Conclusions and Perspectives

In conclusion, baseflow allows the Magdalena River to provide water service year round. The vegetation plays a fundamental role because the areas with the greatest baseflow are those with Pinus hartwegii and Abies religiosa. Therefore, for the Magdalena River to continue providing water year round, it is imperative that the watershed not lose the tree cover.

This study is presented as an effort to measure one ecosystem service by understanding the processes involved, in this case the hydrological cycle, and to provide benefits to the local people. For a full assessment of the ecosystem with the goal of identifying the ecosystem services that could benefit the community, it is necessary to identify the most important processes that determine the provision of service, the benefits, and measures to ensure that this service can actually impact human welfare.

Although this study focuses on a specific case in southwest Mexico City, appropriate water management is a global priority, but solutions must be local. It is important that the agency responsible for water management in Mexico City (SACM) uses appropriate strategies, taking into account the ecosystem that generates the water and the timing for which flow occurs. The management agency should also consider the areas that are suitable for receiving the ecosystem service. The inadequate management of a watershed may result in the loss of a valuable service, such as a water supply. Therefore, collaboration with other institutions is important.

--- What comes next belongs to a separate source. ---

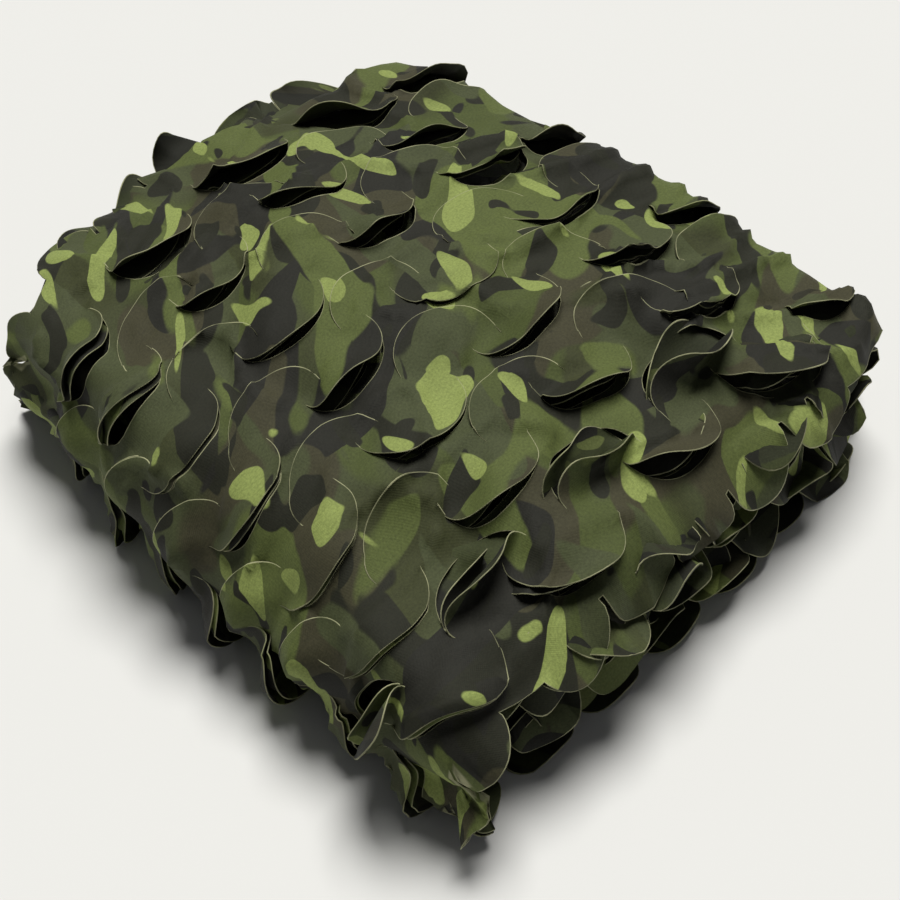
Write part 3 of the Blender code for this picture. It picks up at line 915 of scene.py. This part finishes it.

It is intended that this project will serve as a tool to use in decision making for proper and informed water management. Moreover, it is possible to extend these results to the forested areas of the “preservation zone”, where the residents of Mexico City could enjoy the ecosystem services in a sustainable way. The sustainability of our natural resources depends on making environmental issues a primary topic on the political agenda, not only in Mexico City but also in the other major cities of the world.